Text & Photos by Gloria Seow, Education Committee Vice-Chairperson
A light rain drummed steadily as we gathered on 18 June 2017. Still, we were hopeful of seeing some of Sungei Buloh Wetland Reserve’s herptiles, given the sharp eyes of our guides the Law brothers Ing Sind and Ingg Thong. They are passionate about herptiles (reptiles and amphibians), and belong to the Herpetological Society of Singapore.
But first, Auntie Gloria presented a crowd pleaser – a colony of Lesser Dog-faced Fruit Bats (Cynopterus brachyotis) roosting under the roof of the Visitor Centre. For many, it was their first encounter with an upside down wild bat trying to catch some sleep. This bat shows sexual dimorphism – males have a rufous collar while females lack this. It can be readily seen flying around housing estates to feed on fruiting trees in the late evenings.
At the main bridge, we spotted our first herptile – a young 2-m long Saltwater Crocodile (Crocodylus porosus) spread out in full glory on the river bank. This raised the excitement level by several notches as we took turns peering through the scope. Ingg Thong remarked that young crocs are pale yellow in colour with black stripes and spots, while adults are uniformly brown or grey. Little Emmanuel then found us a White-breasted Waterhen (Amaurornis phoenicurus) foraging by the mud banks.
Our guide Ingg Thong pointing out a half-submerged Malayan Water Monitor.

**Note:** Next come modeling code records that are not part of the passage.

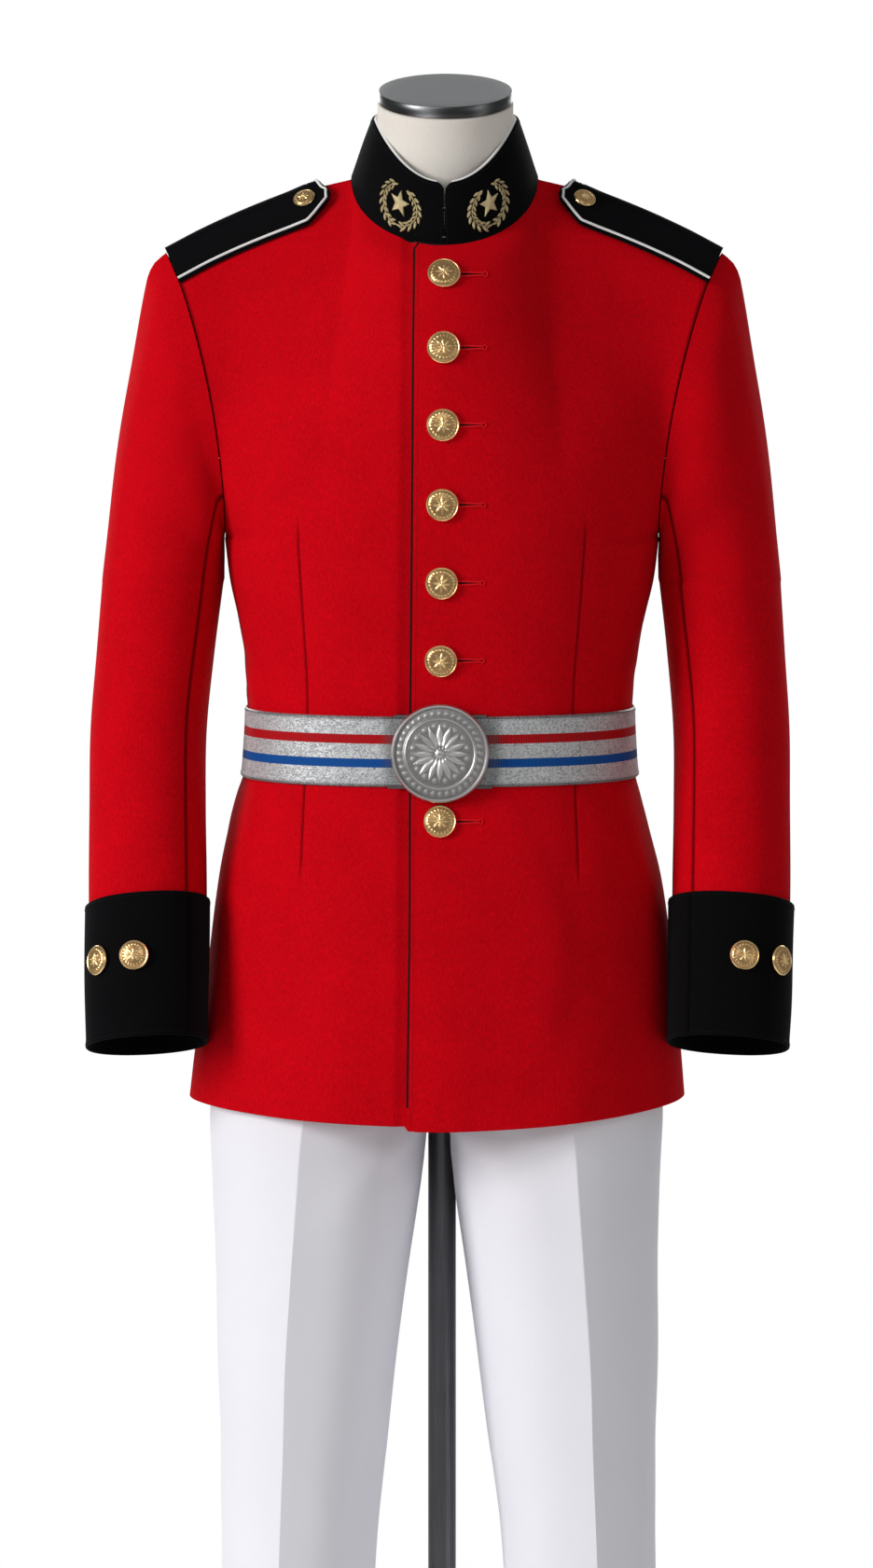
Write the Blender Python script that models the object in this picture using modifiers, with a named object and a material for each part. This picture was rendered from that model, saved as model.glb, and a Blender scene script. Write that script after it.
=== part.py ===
"""Firefighter dress uniform on a limbless dress form.

A red wool tunic with black stand collar, shoulder straps and deep cuffs, a webbing belt with a
round buckle, and white pressed trousers, all on a torso form with a steel pole and a base plate.
Metres, +Z up, the front faces -Y, the origin is at the centre of the base plate on the floor.
"Left" and "right" are the wearer's. The left front laps over the right one.
"""
import math

import bmesh
import bpy
from mathutils import Matrix, Vector

NAME = "firefighter_dress_uniform"

# Cloth walls and the gap kept between neighbouring pieces
WOOL = 0.0020
TROUSER_CLOTH = 0.0016
COLLAR_CLOTH = 0.0024
STRAP_BOARD = 0.0034
WEBBING = 0.0019
GAP = 0.0003
LAP_STEP = WOOL + GAP + 0.0003

# Levels
UNDERARM_Z = 1.262
BELT_LOW, BELT_MID, BELT_HIGH = 1.0680, 1.0955, 1.1230
BELT_Z = (BELT_LOW, BELT_MID, BELT_HIGH)
CROTCH_Z = 0.815
TROUSER_TOP = 1.1000
WAISTBAND_LOW = 1.0600
TROUSER_HEM = 0.050

# Front closing
LAP_X = -0.0235
UNDERLAP_X = 0.0190
STEP_IN, STEP_OUT = 0.0268, 0.0370
BUTTON_Z = (1.4800, 1.4217, 1.3600, 1.2959, 1.2327, 1.1695, 1.0393)
BUTTON_R = 0.0131
CUFF_BUTTON_R = 0.0120
STRAP_BUTTON_R = 0.0090
BUCKLE_R = 0.0390

# Stand
POLE_R = 0.0115
BASE_R = 0.2000
BASE_THICK = 0.0100
NECK_R = 0.0555
NECK_TILT = math.radians(15.0)
CAP_R = 0.0550
CAP_THICK = 0.0100

# z, half width, front depth, back depth of the tunic below the underarm
TORSO = (
    (0.780, 0.2060, 0.1530, 0.1500),
    (0.830, 0.2010, 0.1500, 0.1480),
    (0.900, 0.1925, 0.1450, 0.1450),
    (0.982, 0.1835, 0.1385, 0.1390),
    (1.028, 0.1728, 0.1310, 0.1280),
    (1.052, 0.1660, 0.1262, 0.1195),
    (1.068, 0.1614, 0.1228, 0.1150),
    (1.0955, 0.1593, 0.1213, 0.1110),
    (1.123, 0.1583, 0.1213, 0.1100),
    (1.136, 0.1590, 0.1222, 0.1100),
    (1.167, 0.1617, 0.1248, 0.1110),
    (1.198, 0.1667, 0.1285, 0.1140),
    (1.2286, 0.1738, 0.1320, 0.1170),
    (1.262, 0.1785, 0.1345, 0.1200),
)
ROUNDNESS = 2.3

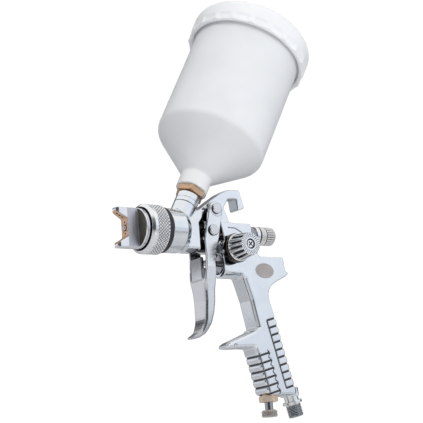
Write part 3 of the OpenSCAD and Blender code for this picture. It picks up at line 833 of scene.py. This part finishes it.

Next, we stopped at the Main Hide to gaze out at the wetlands. Few birds were around as it was not yet the migratory season. Nevertheless, we heard the raucous cry of the Collared Kingfisher (Todiramphus chloris) as it flew by, and had fleeting glimpses of the Black-naped Oriole (Oriolus chinensis) up in a tree.
Despite the steady drizzle, we pressed on. While Ing Sind went ahead as spotter, Ingg Thong engaged the children with his wealth of knowledge. Pointing at a Macaranga sapling, Ingg Thong remarked that it has a symbiotic relationship with biting Kerengga ants (Oecophylla smaragdina). The ants make themselves at home in the hollow of the stem and will attack any intruders, hence protecting their host from herbivores. They are in turn rewarded with secretions of nectar. Kids were fascinated to see live examples of this ant-plant symbiosis.
Ingg Thong introduced the Sea Holly (Acanthus ebracteatus), a mangrove shrub with leaves that resemble the festive Christmas Holly. Mangrove plants are adapted to the changing salinity of tidal brackish waters, by extruding salt crystals in their leaves. He drew attention to a Fishtail Palm (Caryota mitis) with a prominent cluster of drooping fruits. When touched, the fruits can cause a terrible itch due to oxalic acid – a prank that children used to play on their teachers by coating surfaces with them. He commented that the plant’s jagged leaves look half-eaten, deterring animals from making a meal of them.
The Malayan Water Monitor is the second largest lizard in the world after the Komodo Dragon.
At the freshwater pond, we found a lone Red-eared Slider (Trachemys scripta elegans) swimming forlornly. This invasive herptile (in this case a turtle) originates from the US. As a popular pet, the slider is sometimes abandoned by owners when it grows big and is no longer cute, and is hence common in waterbodies around Singapore. The pond also held several Malayan Water Monitors (Varanus salvator), another herptile. We observed them swimming languidly around and clambering onto shore. The monitor is the second largest lizard in the world after the Komodo Dragon. Sometimes, it exceeds the dragon in length but is not as heavy. It is often mistaken for a crocodile when half submerged.
We spotted a total of four Saltwater Crocodiles in one morning.
We completed the loop around Buloh to end at the main bridge. Here, we were elated to pick out three submerged crocodiles with only their snouts and eyes visible. A contact told us that he had seen six crocodiles the day before. A recently-discovered crocodile at Pasir Ris beach is likely from Malaysia as the Causeway forms a physical barrier between Sungei Buloh and Pasir Ris. The growing number of crocodiles indicate that Singapore’s watery habitats are in good health.